Sam doesn’t lift a finger in the kitchen, he’s an honored guest. We women jump to serve him, up out of our chair, back down, up again. Even if we have bad backs and arthritic knees and move with the swiftness of an Alpine glacier, this is our job, we are women, this is our duty and our pleasure. More rice? A jar of nori for your rice? Time to heat up the soup yet? There are some pickles in the fridge if you want any, would you like some shaved fish on top of that? Another beer? Why, certainly I will wash off (thoroughly!) the piece of cucumber you have dropped on the floor. Here, let me take away this empty plate, lest it hinder your majesty’s access to the sashimi. After a day of this I want to kick Sam’s big flat head over and over and over and over.
When I put my own food in the refrigerator, when I take over the kitchen to cook, even when the mother-in-law has requested that I cook, I feel like I’m intruding, invading. It feels more intimate than the bedroom. I’m nervous about leaving greasy fingerprints on the fridge door, of neglecting to wipe up splashed water, of misplacing something. When I wash the dishes, she rewashes them after Sam and I leave the kitchen to do something else. When we have barbecues in the garden, we put the picnic table and grill close to the house so she can sit on the floor of the kitchen and eat. She doesn’t like to go outside. Animals eat outside, not people.
When I get back home to Nagoya on Sunday afternoons, it’s a great pleasure to slip back into my own kitchen and begin to make dinner. My messy kitchen. I look outside at the bamboo grove, the busy bus terminal, the other houses and feel happy.
From Rebecca Otowa’s At Home in Japan:
“The kitchen is the most emotionally charged room in the house for a Japanese wife. It’s her workplace, her arena, her sphere of creativity, her classroom. Here is where she stands at the sink, with a child leaning against her watching her chop vegetables. Here is where she washes dishes through a blur of tears after being scolded by her mother-in-law. Here is where she breathlessly arranges her piece de resistance on a beautiful serving dish before carrying it out for all to enjoy. And here is where she sits, a cup of tea before her, listening to the sound of guests in the from room who are due to leave soon, and will need to be bowed out.

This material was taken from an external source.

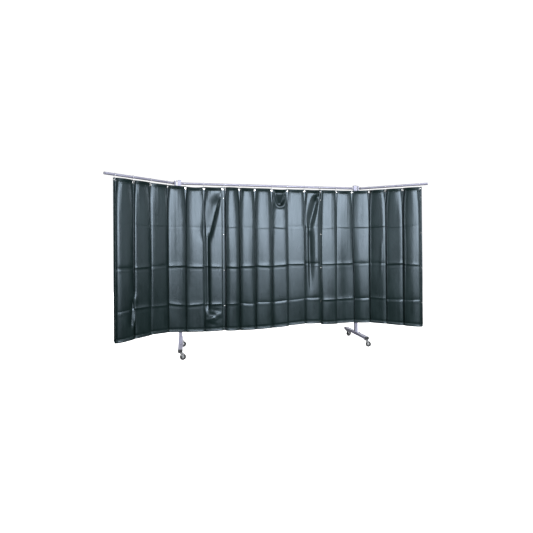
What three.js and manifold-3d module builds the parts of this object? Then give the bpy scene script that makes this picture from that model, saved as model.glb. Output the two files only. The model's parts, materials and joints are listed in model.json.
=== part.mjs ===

“The kitchen is not a place for outsiders, not even the men of the family. In one of our more memorable arguments, my mother-in-law said it made her sick to her stomach to see my husband, or my two sons, Goke and Yuki, working in the kitchen. Since I had no daughter, it was up to me to perform the kitchen tasks singlehanded. As I ploughed through the daily round, I often thought of my dad, who regularly washed the dishes and often cooked, and wondered how my sons would take care of themselves when they went out into the world.”